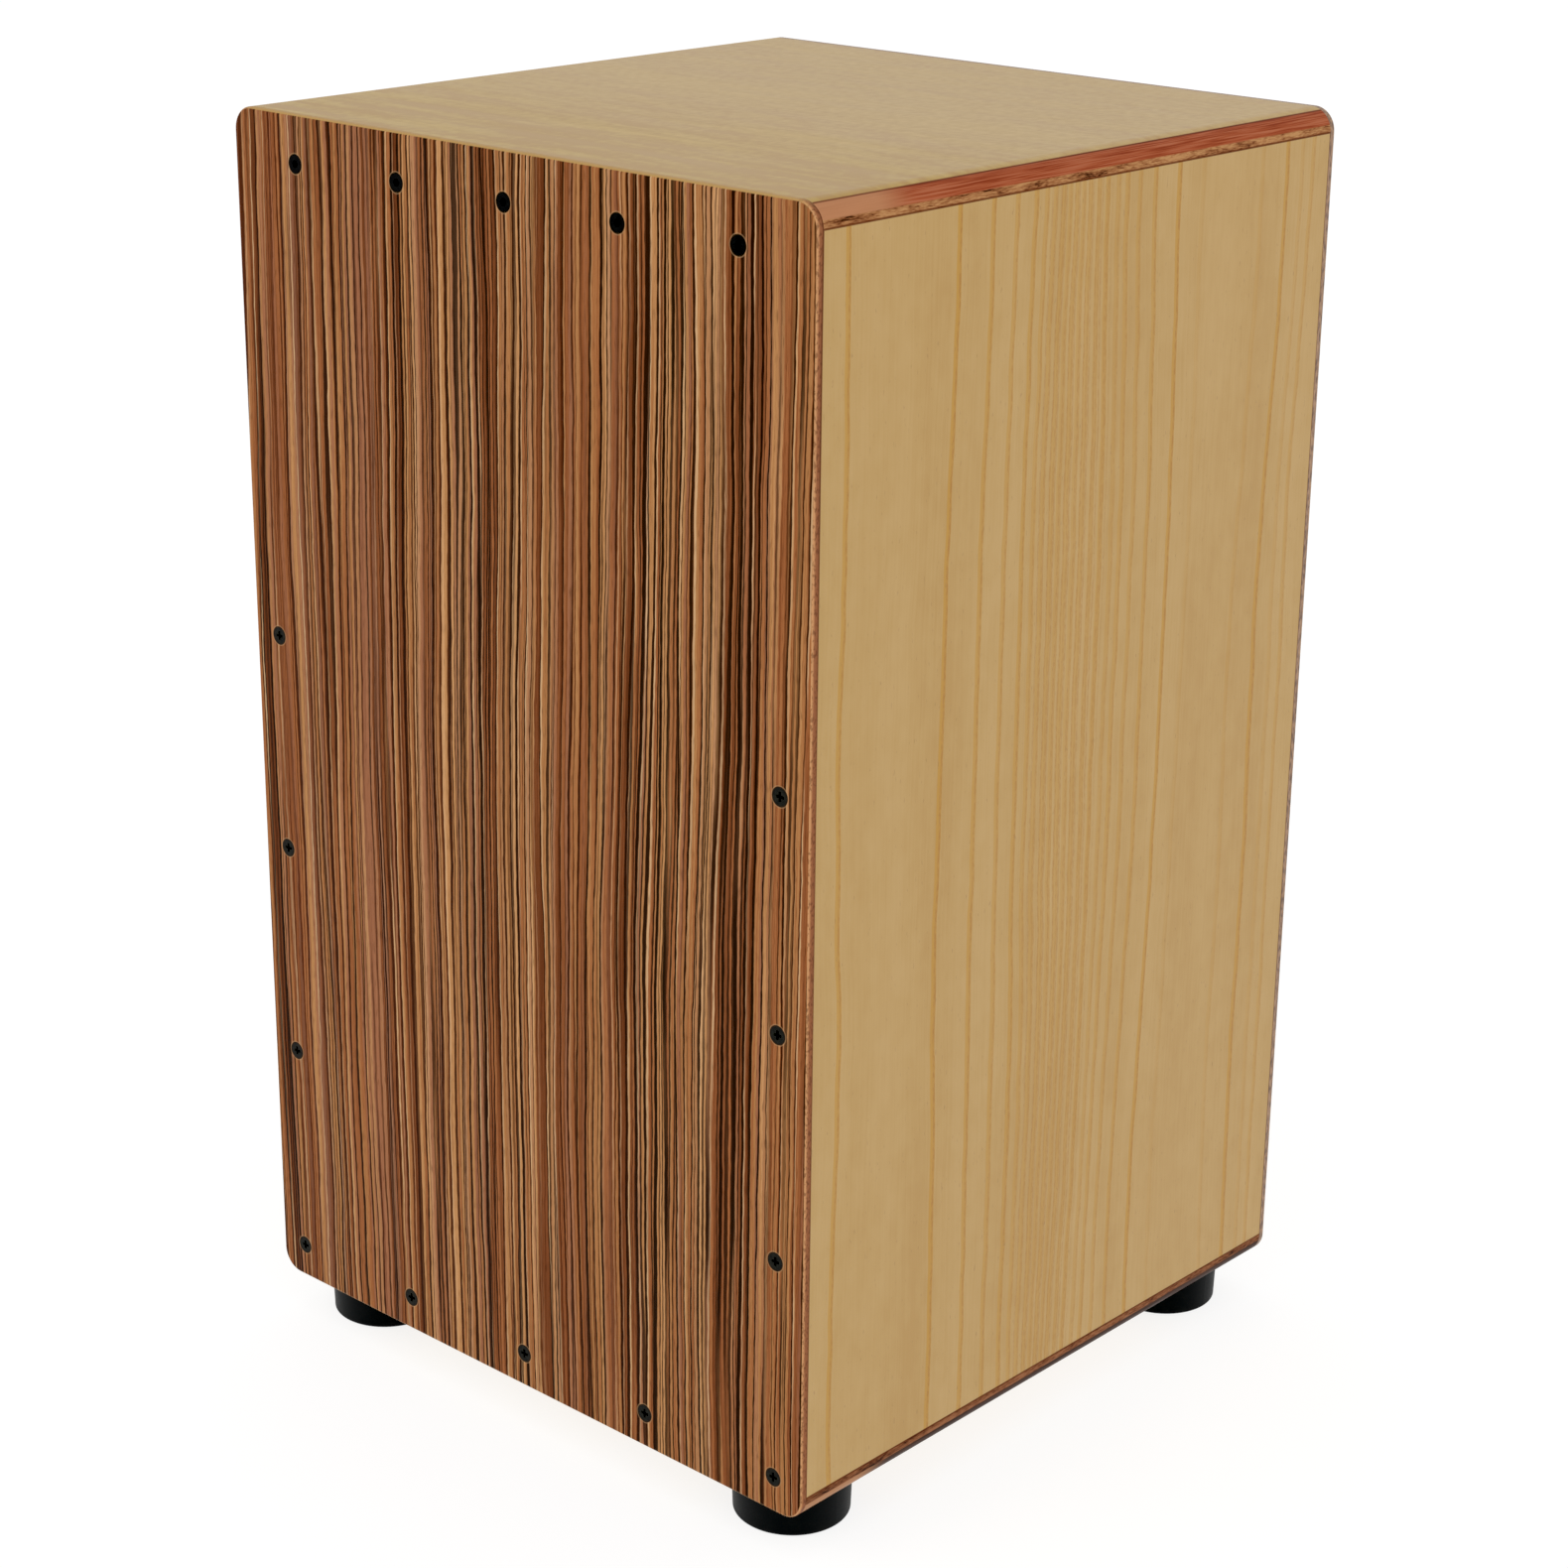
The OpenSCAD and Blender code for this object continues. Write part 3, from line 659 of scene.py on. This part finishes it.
def back_ply():
    """The back plate: pale ply with soft grain up the box and a grey-brown edge."""
    finish = Finish("back_ply")
    sway = finish.noise((50, 50, 150), seed=71.0, detail=1.0)
    x = finish.total((finish.x, 1.0), (sway, 14.0))
    grain = finish.combine(x, finish.y, finish.z)
    flame = finish.noise((9, 40, 260), seed=72.0, detail=2.0, place=grain)
    fibre = finish.noise((0.8, 40, 40), seed=73.0, detail=2.0, place=grain)
    wood = finish.ramp(
        finish.total((flame, 0.65), (fibre, 0.35)),
        (
            (0.34, paint(170, 128, 82)),
            (0.50, paint(190, 152, 106)),
            (0.66, paint(202, 168, 124)),
        ),
    )
    fleck = finish.noise((0.8, 0.8, 3), seed=74.0, detail=3.0)
    ply = finish.ramp(
        fleck,
        (
            (0.36, paint(92, 64, 46)),
            (0.50, paint(142, 108, 80)),
            (0.66, paint(168, 130, 96)),
        ),
    )
    depth = finish.math("SUBTRACT", BACK_BACK, finish.y)
    finish.bump(finish.total((fibre, 0.6), (flame, 0.4)), 0.03)
    return finish.set(
        Base_Color=finish.mix(finish.rise(depth, 0.25, 0.5), wood, ply),
        Roughness=finish.total((flame, 0.12), (1.0, 0.36)),
        Coat_Weight=0.15,
        Coat_Roughness=0.35,
    ).material


def raw_pine(name, along):
    """Planed softwood for the inner frame; its grain runs along the axis named."""
    finish = Finish(name)
    ring = finish.noise(along_grain(along, 7.0, 220.0), seed=81.0, detail=2.0)
    fibre = finish.noise(along_grain(along, 0.5, 26.0), seed=82.0, detail=2.0)
    wood = finish.ramp(
        finish.total((ring, 0.7), (fibre, 0.3)),
        (
            (0.36, paint(186, 140, 88)),
            (0.50, paint(214, 176, 124)),
            (0.64, paint(226, 194, 146)),
        ),
    )
    finish.bump(finish.total((fibre, 0.7), (ring, 0.3)), 0.05)
    return finish.set(
        Base_Color=wood,
        Roughness=finish.total((fibre, 0.2), (1.0, 0.55)),
    ).material


# ---- Metal and rubber ----


def metal(name, dark, bright, rough, metallic=1.0, shine=0.5):
    """A metal with mottled brightness and fine scratches."""
    finish = Finish(name)
    mottle = finish.noise((1.8, 1.8, 1.8), seed=91.0, detail=3.0)
    scratch = finish.noise((0.18, 1.2, 0.18), seed=92.0, detail=2.0)
    colour = finish.ramp(mottle, ((0.34, dark), (0.66, bright)))
    finish.bump(scratch, 0.006)
    return finish.set(
        Base_Color=colour,
        Metallic=metallic,
        Roughness=finish.total((scratch, 0.22), (mottle, 0.10), (1.0, rough)),
        Specular_IOR_Level=shine,
    ).material


def rubber():
    """Moulded black rubber with a fine matt texture and dusty scuffs low down."""
    finish = Finish("black_rubber")
    texture = finish.noise((0.5, 0.5, 0.5), seed=95.0, detail=2.0)
    scuff = finish.noise((6, 6, 3), seed=96.0, detail=3.0)
    low_down = finish.rise(finish.z, 3.5, 0.0)
    how_dusty = finish.total((low_down, 0.5), (1.0, 0.12))
    dust = finish.times(finish.rise(scuff, 0.45, 0.65), how_dusty)
    finish.bump(texture, 0.04)
    return finish.set(
        Base_Color=finish.mix(dust, paint(4, 7, 8), paint(24, 25, 24)),
        Roughness=finish.total((dust, 0.2), (texture, 0.12), (1.0, 0.42)),
        Specular_IOR_Level=0.12,
    ).material


# ---- Wound strings ----


def string_ends(side):
    """Lower and upper end of each string of a set, from the CAD ferrules and ball ends."""
    low_z, high_z = (in_mm(corner.z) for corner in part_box(f"{side}_strings"))
    sign = -1 if side == "left" else 1
    ferrules = loose_part_middles(f"{side}_string_ferrules")
    balls = [place for place in loose_part_middles("string_ball_ends") if place[0] * sign > 0]
    return [
        ((ferrule[0], ferrule[1], low_z), (ball[0], ball[1], high_z))
        for ferrule, ball in zip(ferrules, balls)
    ]


def add_wound_string(vertices, faces, low, high):
    """Adds a thin tube with a ridge for each turn of its winding."""
    run = high - low
    turn = run.to_track_quat("Z", "Y")
    rings = int(run.length / (WINDING_PITCH * MM)) * 2
    first = len(vertices)
    for ring in range(rings + 1):
        centre = low + run * (ring / rings)
        radius = STRING_RADIUS * MM * (1.0 if ring % 2 else WINDING_VALLEY)
        for corner in range(STRING_SIDES):
            angle = 2 * math.pi * corner / STRING_SIDES
            spoke = Vector((math.cos(angle), math.sin(angle), 0.0)) * radius
            vertices.append(centre + turn @ spoke)
    for ring in range(rings):
        for corner in range(STRING_SIDES):
            beside = (corner + 1) % STRING_SIDES
            here = first + ring * STRING_SIDES
            above = here + STRING_SIDES
            faces.append((here + corner, here + beside, above + beside, above + corner))
    bottom = [first + corner for corner in reversed(range(STRING_SIDES))]
    top = [first + rings * STRING_SIDES + corner for corner in range(STRING_SIDES)]
    faces.extend((bottom, top))


def add_mesh(name, vertices, faces, material):
    """A new object in the scene, with the material on it."""
    mesh = bpy.data.meshes.new(name)
    mesh.from_pydata(vertices, [], faces)
    mesh.materials.append(material)
    thing = bpy.data.objects.new(name, mesh)
    bpy.context.scene.collection.objects.link(thing)
    return thing


def wound_strings(side, material):
    """The four wound strings of a set, from their ferrules up to the anchor, as one mesh."""
    vertices, faces = [], []
    for low, high in string_ends(side):
        add_wound_string(vertices, faces, Vector(low) * MM, Vector(high) * MM)
    strings = add_mesh(f"{side}_wound_strings", vertices, faces, material)
    for face in strings.data.polygons:
        face.use_smooth = True
    return strings


# ---- Dress the CAD nodes ----


def dress(material, *names):
    for name in names:
        nodes[name].data.materials.clear()
        nodes[name].data.materials.append(material)


def both(pattern):
    """Names of the left and the right node of a pair."""
    return [pattern.format(side) for side in ("left", "right")]


dress(zebrano(), "tapa")
dress(side_veneer("light_veneer_right", SIDE_LINES, 2.0), "right_panel")
dress(side_veneer("light_veneer_left", turned_about(SIDE_LINES), 37.0), "left_panel")
top_layers = (TOP_CORE_DEPTH, RED_CORE, TAN_PLY)
# The bottom panel's dark core colour is painted shade on its edge that faces the floor
bottom_layers = (BOTTOM_CORE_DEPTH, SHADED_BROWN_CORE, BROWN_PLY)
dress(cap_veneer("light_veneer_top", BOX_TOP, TOP_SEAM, *top_layers, 14.0), "top_panel")
dress(cap_veneer("light_veneer_bottom", BOX_UNDER, LOW_SEAM, *bottom_layers, 27.0), "bottom_panel")
dress(back_ply(), "back_panel")

pine_across = raw_pine("inner_softwood_across", "x")
pine_upright = raw_pine("inner_softwood_upright", "z")
pine_deep = raw_pine("inner_softwood_deep", "y")
dress(pine_across, "front_top_rail", "front_bottom_rail", "back_top_batten", "back_bottom_batten")
dress(pine_upright, *both("front_{}_stile"), *both("back_{}_batten"))
dress(pine_deep, *both("top_{}_glue_strip"), *both("bottom_{}_glue_strip"))

painted = {"rough": 0.36, "metallic": 0.3}
black_steel = metal("black_bolts", paint(3, 3, 4), paint(12, 13, 13), shine=0.08, **painted)
dark_steel = metal("black_screws", paint(12, 13, 10), paint(32, 32, 26), shine=0.15, **painted)
zinc = metal("zinc_steel", paint(172, 174, 175), paint(192, 194, 196), rough=0.20)
brass = metal("brass_fittings", paint(190, 152, 84), paint(210, 174, 102), rough=0.18)
bronze = metal("wound_strings", paint(168, 118, 72), paint(204, 152, 98), rough=0.22)
dress(black_steel, *TOP_BOLTS)
dress(dark_steel, "tapa_screws")
dress(
    zinc,
    *both("{}_tension_bolt"),
    *both("{}_string_guide"),
    *both("{}_string_anchor"),
    "tension_bolt_washers",
    "guide_screws",
    "anchor_screws",
    "foot_washers",
    "foot_screws",
)
dress(
    brass,
    "threaded_inserts",
    "string_ball_ends",
    *both("{}_bolt_collar"),
    *both("{}_string_carriage"),
    *both("{}_string_ferrules"),
)
dress(bronze, *both("{}_strings"))
dress(rubber(), *both("front_{}_foot"), *both("back_{}_foot"))

for side in ("left", "right"):
    strings = wound_strings(side, bronze)
    anchor_end = middle(f"{side}_string_anchor")
    anchor_end.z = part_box(f"{side}_strings")[1].z
    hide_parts(f"{side}_strings")
    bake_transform(strings)


# ---- Studio ----


def studio_white():
    """Glowing white that takes faint shadows; seen from behind, it isn't there."""
    finish = Finish("studio_floor")
    side = finish.nodes.new("ShaderNodeNewGeometry")
    return finish.set(
        Alpha=finish.math("SUBTRACT", 1.0, side.outputs["Backfacing"]),
        Base_Color=(FLOOR_GREY, FLOOR_GREY, FLOOR_GREY, 1.0),
        Roughness=1.0,
        Specular_IOR_Level=0.0,
        Emission_Color=WHITE,
        Emission_Strength=FLOOR_GLOW,
    ).material


def make_floor():
    """A large round floor; from below, the box can be seen through it."""
    angles = [2 * math.pi * n / FLOOR_SIDES for n in range(FLOOR_SIDES)]
    rim = [(FLOOR_RADIUS * math.cos(angle), FLOOR_RADIUS * math.sin(angle), 0.0) for angle in angles]
    add_mesh("studio_floor", rim, [tuple(range(FLOOR_SIDES))], studio_white())


def make_world():
    """White light from all round."""
    world = bpy.data.worlds.new("studio_light")
    world.use_nodes = True
    background = world.node_tree.nodes["Background"]
    background.inputs["Color"].default_value = WHITE
    background.inputs["Strength"].default_value = WORLD_GLOW
    bpy.context.scene.world = world


def soft_light(name, place, width, power):
    """A square light that faces the target."""
    data = bpy.data.lights.new(name, "AREA")
    data.shape = "SQUARE"
    data.size = width
    data.energy = power
    light = bpy.data.objects.new(name, data)
    light.location = place
    light.rotation_mode = "QUATERNION"
    light.rotation_quaternion = (Vector(LIGHT_TARGET) - Vector(place)).to_track_quat("-Z", "Y")
    bpy.context.scene.collection.objects.link(light)


def make_camera():
    """The photograph's camera."""
    azimuth = math.radians(CAMERA_AZIMUTH)
    elevation = math.radians(CAMERA_ELEVATION)
    roll = math.radians(CAMERA_ROLL)
    back = Vector(
        (
            math.sin(azimuth) * math.cos(elevation),
            -math.cos(azimuth) * math.cos(elevation),
            math.sin(elevation),
        )
    )
    right = Vector((0, 0, 1)).cross(back).normalized()
    up = back.cross(right)
    tilted_right = right * math.cos(roll) + up * math.sin(roll)
    tilted_up = up * math.cos(roll) - right * math.sin(roll)
    data = bpy.data.cameras.new("camera")
    data.lens = CAMERA_LENS
    data.sensor_width = CAMERA_SENSOR
    camera = bpy.data.objects.new("camera", data)
    bpy.context.scene.collection.objects.link(camera)
    turn = Matrix((tilted_right, tilted_up, back)).transposed().to_4x4()
    camera.matrix_world = Matrix.Translation(CAMERA_PLACE) @ turn
    bpy.context.scene.camera = camera


def set_tones():
    """Plain tones, with the darkest ones deepened a little, as in the photograph."""
    picture = bpy.context.scene.view_settings
    picture.view_transform = "Standard"
    picture.use_curve_mapping = True
    picture.curve_mapping.black_level = (BLACK_LEVEL,) * 3
    picture.curve_mapping.update()


make_floor()
make_world()
for light in SOFT_LIGHTS:
    soft_light(*light)
make_camera()
set_tones()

· · ·

Proceeding from the line containing "bake_transform(strings)" through the line containing "bpy.context.scene.world = world", transcribe the lines above exactly, both end lines included.

*Response to this exercise*.
    bake_transform(strings)


# ---- Studio ----


def studio_white():
    """Glowing white that takes faint shadows; seen from behind, it isn't there."""
    finish = Finish("studio_floor")
    side = finish.nodes.new("ShaderNodeNewGeometry")
    return finish.set(
        Alpha=finish.math("SUBTRACT", 1.0, side.outputs["Backfacing"]),
        Base_Color=(FLOOR_GREY, FLOOR_GREY, FLOOR_GREY, 1.0),
        Roughness=1.0,
        Specular_IOR_Level=0.0,
        Emission_Color=WHITE,
        Emission_Strength=FLOOR_GLOW,
    ).material


def make_floor():
    """A large round floor; from below, the box can be seen through it."""
    angles = [2 * math.pi * n / FLOOR_SIDES for n in range(FLOOR_SIDES)]
    rim = [(FLOOR_RADIUS * math.cos(angle), FLOOR_RADIUS * math.sin(angle), 0.0) for angle in angles]
    add_mesh("studio_floor", rim, [tuple(range(FLOOR_SIDES))], studio_white())


def make_world():
    """White light from all round."""
    world = bpy.data.worlds.new("studio_light")
    world.use_nodes = True
    background = world.node_tree.nodes["Background"]
    background.inputs["Color"].default_value = WHITE
    background.inputs["Strength"].default_value = WORLD_GLOW
    bpy.context.scene.world = world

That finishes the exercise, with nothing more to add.